When they began to take over the party apparatus for the 64 elections, it was a fortuitous time. Civil Rights bills were beginning to pass, and LBJ made no bones about pushing through laws that Kennedy was timid about. True small government conservatives, who were or weren’t racist, made common cause with segregationist bigots, understanding that their causes weren’t on opposite sides. It was a tacit deal reflected in Goldwater’s private agony. He helped push desegregation laws in Arizona, loathed Neanderthal racists (especially George Wallace), but truly believed the rights of states to disenfranchise blacks was more important than their franchise.

This devil’s bargain didn’t help Goldwater, but it empowered the Republican Party in the south, who helped sweep Nixon into power a mere four years later, and broke finally with any liberal wing of the party by 1972. Alliances had fully shifted.

And yet “small government” didn’t mean much beyond civil rights and ending welfare and trying to gut voting bills. This was made clear very early on by George Wallace, a southern Democrat who was, nevertheless, a true conservative. He famously rallied the white ethnic vote in the mid-60s, having huge rallies in Milwaukee and Chicago and other cities, balancing economic populism with outright racism. His wasn’t esoterica about state’s rights: it was about your money, and your home, and the dark hordes taking both away.

The myth is that this died with Wallace, that when he was shot in 1972 and than Nixon was impeached the party changed. But it didn’t. This is where the lies really came in. For 36 years, we’ve heard about the “Reagan Democrats”, lifelong Dems who took to Reagan’s sunny message of economic prosperity and switched sides, but that didn’t happen overnight. These were conservative, northern Democrats whose party had left them, but not from being “too big” (were that the case they would have left in 1936), but from becoming progressive on race. The lie is that these are Reagan Democrats. They were originally Wallace Democrats, they were Strom Thurmond Democrats, and like the old bastard, finally found a party that fit.

What Atwater Knew

Those voters, and that mentality, has been the driving force in the conservative movement for decades, merging with evangelicals and the Christian Right, as well as true small government activists. There is a lot of overlap, of course. But they all share the same mentality. They want to stop progress, as defined by expanded rights.

This was the case from the beginning. As Scott at LGM points out, there has always been the myth of Bill Buckley, the intellectual godfather of the movement, as someone apart from the yowling rabble. And while it was true that he was much smarter than most people, right or left, he was not by any stretch racially tolerant. Let’s not forget his most famous quote: “A conservative is someone who stands athwart history, yelling Stop, at a time when no one is inclined to do so, or to have much patience with those who so urge it.”

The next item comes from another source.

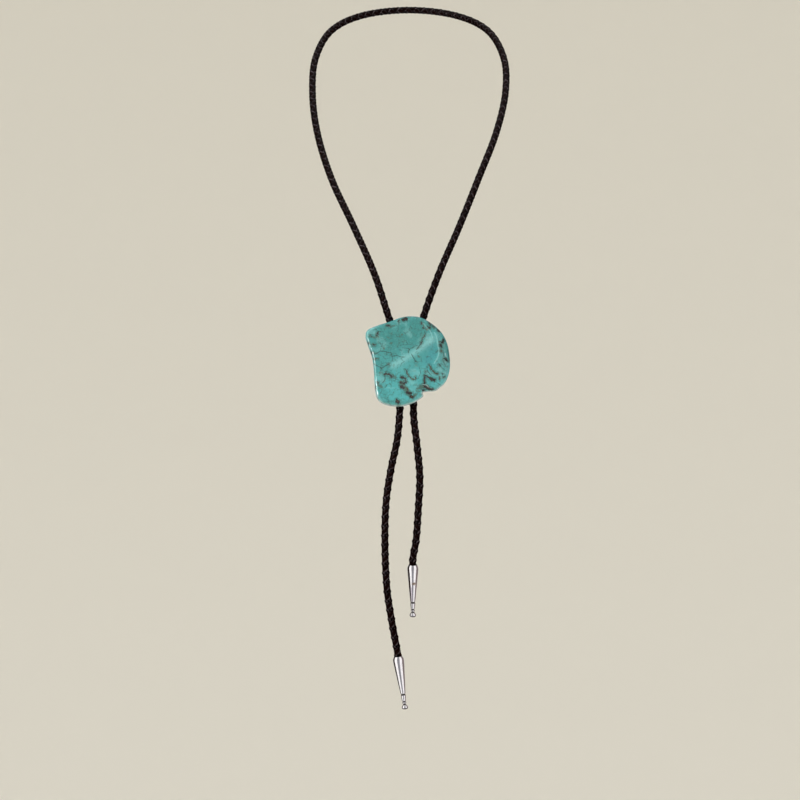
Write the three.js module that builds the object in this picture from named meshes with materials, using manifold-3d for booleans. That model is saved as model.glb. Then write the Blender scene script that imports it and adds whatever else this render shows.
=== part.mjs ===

This was in 1955. History was moving toward expanded civil rights (though slowly) and economic prosperity due to a peace between labor unions and management. None of that was acceptable. It all had to stop. Workers had to be broken, rights had to be rolled back as soon as they were enacted, and the wealthy should be free from burdens tax-wise or regulatory. The 1950s were not paradise, especially not for women or minorities, but any progress made for them is what Buckley was trying to thwart.

Of course, the language changed. It became impolite. But the meaning was still there, as brutally summed up by vile Republican hatchet man, Lee Atwater.

You start out in 1954 by saying, “Nigger, nigger, nigger.” By 1968 you can’t say “nigger”—that hurts you, backfires. So you say stuff like, uh, forced busing, states’ rights, and all that stuff, and you’re getting so abstract. Now, you’re talking about cutting taxes, and all these things you’re talking about are totally economic things and a byproduct of them is, blacks get hurt worse than whites.… “We want to cut this,” is much more abstract than even the busing thing, uh, and a hell of a lot more abstract than “Nigger, nigger.”

How We Got To Trump

All this has led, ironically, to Donald Trump. It should have led to Marco Rubio. He’s the first major Presidential candidate, outside of Cruz, who is fully immersed in the conservative movement. W’s old man was a moderate Congressman to start, and Mitt’s dad was a liberal Republican. But Marco has spent his whole life surrounded by the movement, and willing to be the fetchservant to plutocracy. Chances are he doesn’t even understand the connection between the regressive policies he champions and the racism that led to their intellectual foundation.

He should have been the triumph, the ultimate vessel of 50 years of activism. Instead, he’s being replaced by an obnoxious showman. Pundits say this is the failure of the movement, because he isn’t a small-government activist, but that’s bullshit. It’s the pinnacle of the movement, stripped away to the barest essence of hostile xenophobia, violence, white nationalism, and inchoate anger. It’s what Strom agitated for, and Wallace brought to life, and Goldwater cut deals with, and Nixon exploited and made Republican, and Reagan brought fully to power. It’s the backward rage that every GOP politician either agrees with, channels, or manipulates. Now it’s the day of the locusts. Trump understands this in his bones, because he has the mind of a child, one that revels in simplicity and rage. One that is all emotion at something being taken away.   That’s what the movement boils down to: a petulant child standing athwart bedtime, yelling stop.

It would be pitiful if they weren’t so angry, so armed, and so engaged. Regardless of what happens, Trump has brought up the madness and violence that has been a part of the movement for decades, the well-armed, aggressive and aggrieved greed that led to the Oregon standoff.  It’s always been there, barely under the surface. Now it has burst out and is taking its rightful place at the head of the Republican party.

45 minutes later, Virginia is a tossup. It doesn’t matter. Even if somehow Trump is stopped, Trumpism has won, and Marco will be chained to it explicitly, instead if implicitly. It’s always been there. And now it’s won.

The GOP is often called a circus, but it’s more than that. It’s a carnival full of funhouse mirrors and jagged dead-horse carousels, toothy gears glinting in the rusty moonlight, and right now its crowd is being yelled at by an insane barker shouting rudimentary German into a broken bullhorn, driving them into an epileptic fit. It’s not the end of the conservative movement. It’s opening night.